Colonel Dawes led his men up on the run. This regiment, with two
of Cutler's that had turned back on seeing the diversion making in
their favor, drove the enemy back again, up the ridge, to where it
is crossed by a railroad cut, some two hundred yards north of the
pike. To escape this attack most of them jumped down into the cut;
but as the banks are high and steep and the outlet narrow, this was
only getting out of the frying-pan into the fire, since while one
body of pursuers was firing down into them from above, still another
had thrown itself across the outlet and was raking the cut from
end to end. This proved more than even Davis' Mississippians could
stand, and though they fought obstinately enough, all were either
killed, taken, or dispersed.
[Sidenote: Heth brought to a Standstill.]
Heth's two attacking brigades having thus been practically used up
after a fierce conflict, not with cavalry alone, with whom they had
expected to have a little fun, but with infantry, in whom they
recognized their old antagonists of many a hard-fought field, and
who fought to-day with a determination unusual even to them, Heth
hesitated about advancing to the attack again in the face of such
a check as he had just received, without strong backing up; but
sending word of his encounter to Lee, he set about forming the
fragments of the two defeated brigades on two fresh ones, where they
could be sheltered from the Union fire.
Yet Hill, his immediate chief, had told him only the night before
there was no objection in the world to his going into Gettysburg the
next day.
This success also enabled Doubleday[37] to reform his line in its
old position. The troops on the left had not been shaken, and
Cutler's men were now coming back to the front eager to wipe out the
disgrace of their defeat.
If the enemy's van had not been without cavalry to clear its march,
Heth must inevitably have got into Gettysburg first. As it was, the
unexpected resistance he had met with made Heth cautious. Lee's
orders to his lieutenants were not to force the fighting until the
whole army should be up. Pender was therefore forming behind Heth,
the artillery set at work, and all were impatiently looking out
for Rodes' appearance on the Carlisle (or Mummasburg) road, before
renewing the action.
[Sidenote: Eleven o'clock.]
This proved a most fortunate respite to the small Union force on Oak
Ridge, as, in consequence of it,--the state of things just pointed
out,--some hours elapsed before there was any more fighting by the
infantry, though the artillery kept up its annoying fire. Meanwhile
the two remaining divisions of the First Corps came on the ground.
Robinson's was left in reserve at the Seminary, with orders to
throw up some breastworks there; Doubleday's, now Rowley's, went
into line partly to the right and partly to the left of the troops
already there, thus extending both flanks considerably; and at the
extreme left, which was held by Biddle's brigade, two companies of
the Twentieth New York were even thrown out across the run, into
the Harman house and out-buildings, where they did good service in
keeping down the enemy's skirmish fire.[38]
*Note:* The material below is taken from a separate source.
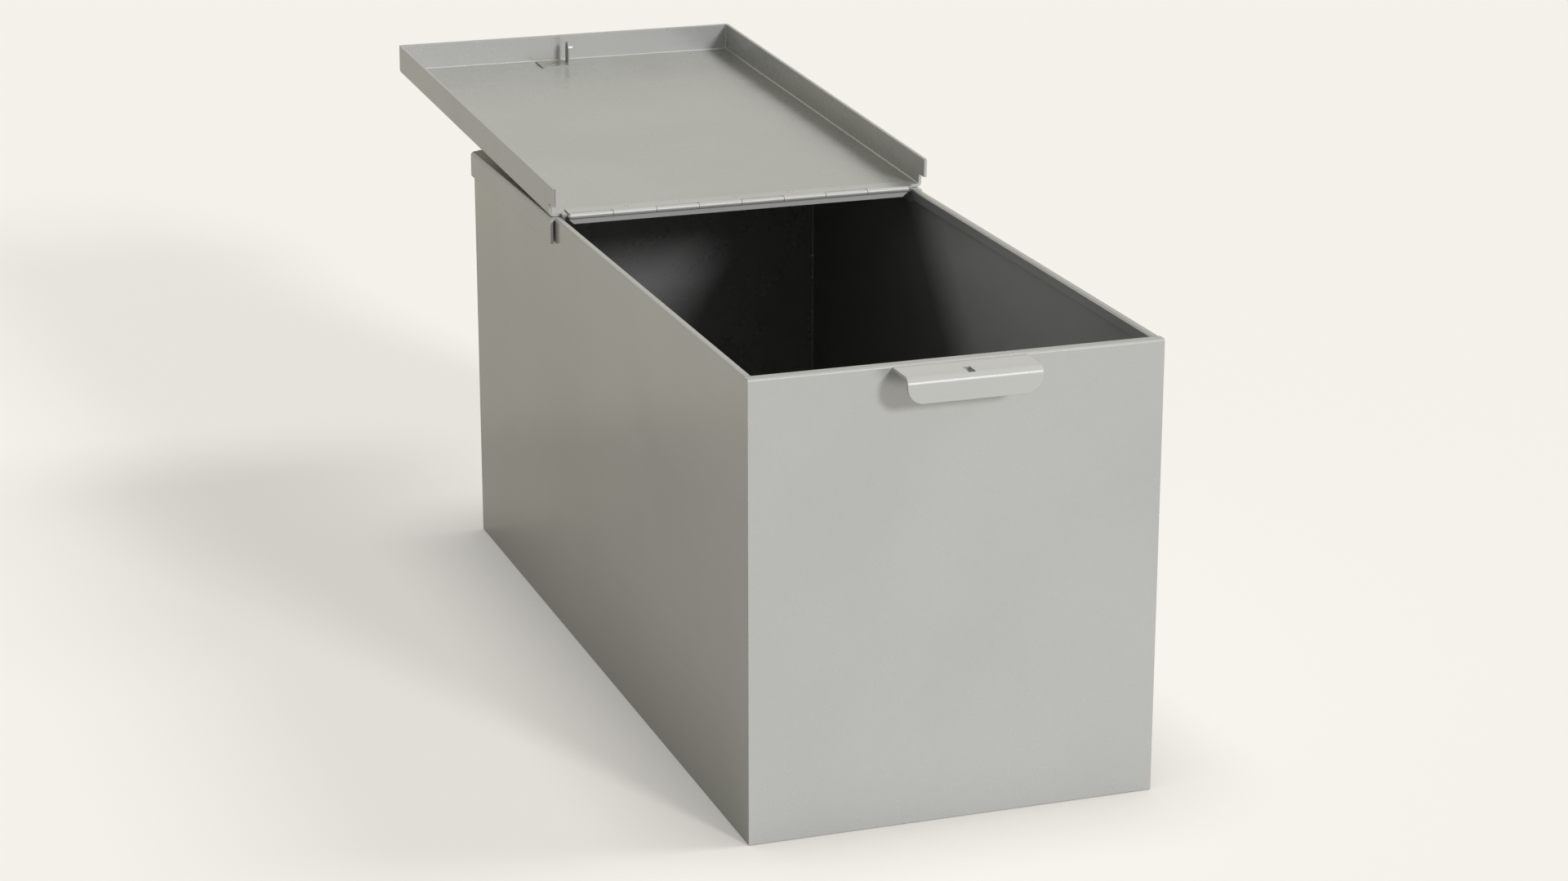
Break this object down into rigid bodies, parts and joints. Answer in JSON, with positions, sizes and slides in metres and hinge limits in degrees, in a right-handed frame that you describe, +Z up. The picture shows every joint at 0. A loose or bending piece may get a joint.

[Sidenote: Rodes on Union Flank.]
Meantime, also, Pender's division had got into line. When formed for
the attack it considerably outflanked the Union left. And a little
later Rodes was seen coming down the Mummasburg road, or out quite
beyond the right of the First Corps. Clearly, the combat just closed
was child's play in comparison with what was about to begin.
[Sidenote: Oak Hill seized.]
These troops gave notice that they were shortly coming into action
by opening a sharp cannonade from Oak Hill, the commanding eminence
situated just beyond and in fact forming a continuation of Oak
Ridge, where the First Corps stood, though separated from it
somewhat.
This artillery fire from Oak Hill enfiladed the Union position so
completely that nothing was left for the right but to fall back to
Seminary Ridge, so as to show a new front to this attack. The centre
and left, however, kept its former position, with some rearrangement
of the line here and there, which had now become a very crooked one.
Twenty odd thousand men were thus waiting for the word to rush upon
between ten and eleven thousand.
[Sidenote: Eleventh Corps comes up.]
Before the battle could be renewed, however, the Eleventh Union
Corps came up through Gettysburg.[39] Howard, its actual head, was
now in chief command of the field, as next in rank to Reynolds.
He sent forward Schurz's and Barlow's divisions of this corps to
confront Rodes, leaving Steinwehr's in reserve on Cemetery Hill.
[Sidenote: Howard calls for Help.]
Having preceded his corps to the field, Howard had already notified
Meade, too hastily by half, that Reynolds was killed and the First
Corps routed--a report only half true, and calculated to do much
mischief, as it soon spread throughout the entire army. He also
sent off an urgent request to Slocum, who was halted in front of
Two Taverns, not five miles off, to come to his assistance with the Twelfth Corps.